A faith with something like 170 million adherents in the United States, a faith that for centuries seeped into every nook and cranny of our society, now plays the role it plays in Jhumpa Lahiri’s story “This Blessed House”: as some statues left behind in an old building, bewildering the new ­occupants.

To Ellie’s reckoning, only Marilyne Robinson’s Gilead (click and buy it now!) counts as an analogous, contemporary novel with equal parts Christian sensibility and aesthetic quality. It’s a beautiful book in case you haven’t read it.
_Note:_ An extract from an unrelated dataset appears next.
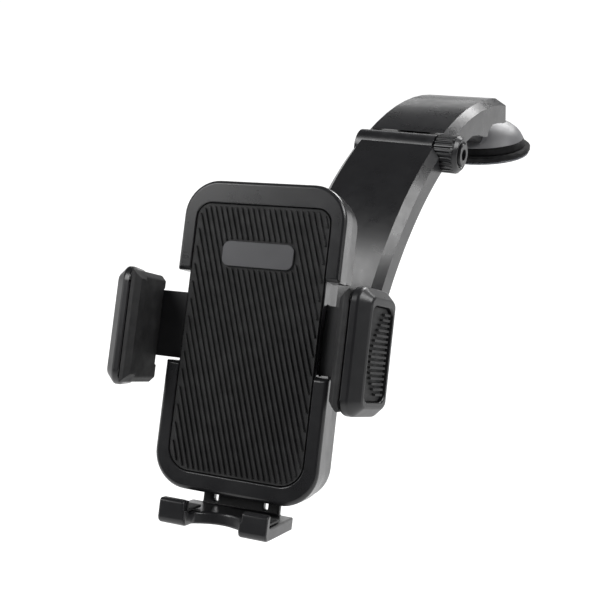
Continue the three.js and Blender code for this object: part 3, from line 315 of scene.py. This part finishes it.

Following the contours of Hunter’s argument above, you could see the loss of faith in fiction as something of a harbinger. As art goes so goes popular culture. The absence of a credible Christianity in contemporary literature could portend a popular culture in which Christianity plays an even more marginal role:

In America today Christianity is highly visible in public life but marginal or of no consequence in a great many individual lives. For the first time in our history it is possible to speak of Christianity matter-of-factly as one religion among many; for the first time it is possible to leave it out of the conversation altogether. This development places the believer on a frontier again, at the beginning of a new adventure; it means that the Christian who was born here is a stranger in a strange land no less than the Sikhs, Muslims, Hindus, Buddhists, Soviet Jews and Spanish-speaking Catholics who have arrived from elsewhere. But few people see it that way. People of faith see decline and fall.

Ellie’s use of the world ‘frontier’ is a wise one for Hunter’s argument can point the other way too. Christianity finding itself on the margins, almost as immigrants in a strange new land, can be seen as an opportunity to reengage the faith in new, creative ways, to rediscover the ‘core’ of our story and convictions and to reemphasize the importance of training Christians to enter their fields of study as Christians.

This opportunity then is one not limited to the world of art and literature. It’s the opportunity which God, in God’s infinite sense of humor, has laid open to the whole Church.